The previous owner had also run a tea bar at Lancaster Central Market, which she sold separately to her manager. That business is now Lauren’s Tea Bar.

Going Deeper Into The World of Tea

Sitting down to talk with Marston opened up a whole new world of tea.

“Tea all comes from the same plant,” Marston says. “Green tea, white tea, oolong, black tea, pu-erh, all from Camellia sinensis. It depends on where it is grown and when it is harvested, how it is harvested, and then most importantly, how it is processed after.”

What about herbal “tea”? Technically, it’s not tea at all. Drinks made from herbs, honeybush, or rooibos are properly called tisanes or infusions, though, as Marston acknowledges, “We call everything except for coffee that we steep in water tea.”

She also notes that tea, like wine, is regional. Assam can only come from the Assam province in India.
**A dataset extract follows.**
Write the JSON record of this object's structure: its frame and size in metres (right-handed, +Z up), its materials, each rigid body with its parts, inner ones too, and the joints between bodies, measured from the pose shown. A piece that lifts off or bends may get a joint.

Darjeeling from the Darjeeling region. Ceylon, from Sri Lanka, which was called Ceylon in colonial times, hence the name.

If you’d like to learn about tea directly from Marston and sample some of the blends, her tasting room and retail sales are open Wednesdays and Fridays, from 1 to 4 p.m.
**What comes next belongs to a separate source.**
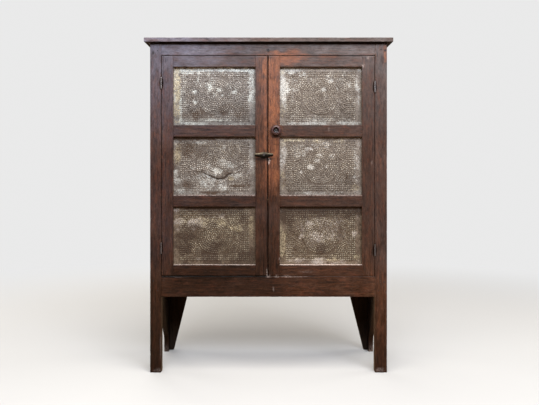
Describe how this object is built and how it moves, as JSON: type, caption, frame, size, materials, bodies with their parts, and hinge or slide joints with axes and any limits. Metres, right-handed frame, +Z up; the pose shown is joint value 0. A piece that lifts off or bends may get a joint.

Learning to Blend Your Own

For those interested in going deeper, Pureblend offers blending classes at the Ephrata shop. The $30 sessions run about an hour and a half to two hours and are scheduled on evenings and weekends by arrangement.

Participants learn about tea varieties and sample the plain, unblended teas that serve as the foundation. Then they get access to all the ingredients Marston uses: cinnamon, ginger, caramel, dried flowers, and natural (mostly organic) flavorings to create their own custom blend.
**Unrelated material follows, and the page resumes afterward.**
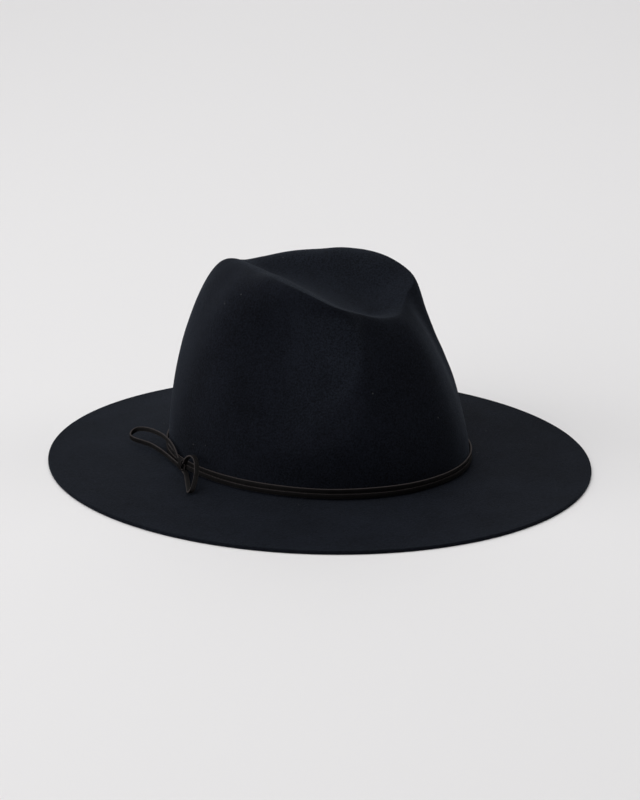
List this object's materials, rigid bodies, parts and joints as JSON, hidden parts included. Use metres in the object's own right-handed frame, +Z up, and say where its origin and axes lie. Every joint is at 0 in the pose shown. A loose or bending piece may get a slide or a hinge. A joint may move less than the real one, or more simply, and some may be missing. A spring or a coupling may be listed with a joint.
{
  "type": "felt hat with a lace band and bow",
  "caption": "Wide flat-brimmed felt hat with a creased, side-dented crown and a narrow double lace band tied in a small bow.",
  "frame": {"origin": "middle of the brim on the surface that the brim edge rests on", "axes": "-Y towards the front of the hat, +X towards the wearer's left, +Z up through the crown"},
  "size_m": [0.3334, 0.36, 0.1323],
  "materials": {
    "felt": "matte brushed wool felt, near-black navy",
    "lace": "flat suede lace, brownish black, matte"
  },
  "bodies": {
    "root": {"felt_body": "felt", "band_lace_lower": "lace", "band_lace_upper": "lace", "bow_knot": "lace", "bow_loop_back": "lace", "bow_loop_front": "lace"}
  },
  "joints": []
}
“You get an ounce of tea, blend your tea, and then you get another ounce,” she says. “So you walk out with over two ounces of tea to take home and enjoy. I’ve gotten great reviews. It’s a lot of fun.”

You can see a full list of the upcoming classes on the Pureblend website.

If You’re New to Tea

Marston recommends two paths for beginners looking to expand beyond basic Earl Grey or chamomile.

Stop by the shop. “We can look at all the teas and smell them and do a little tasting,” she says. “If you come to my shop, I let people taste two or three teas.”

As for Marston’s personal favorite? She won’t commit.

“Everyone asks me what’s my favorite, and my answer is always: What day of the week is it? Is it raining? Is it snowing? Is it sunny? Am I tired?”

On a cold, rainy winter afternoon, though? “I’m going to brew something a little more spicy. I might do our cinnamon vanilla, or I might do our London Fog, which is an Earl Grey and vanilla blend.”

Pureblend Tea is located at 1501 West Main Street in Ephrata, one block west of the Lincoln House Tavern. The tasting room and retail sales are open Wednesdays and Fridays, 1–4 p.m.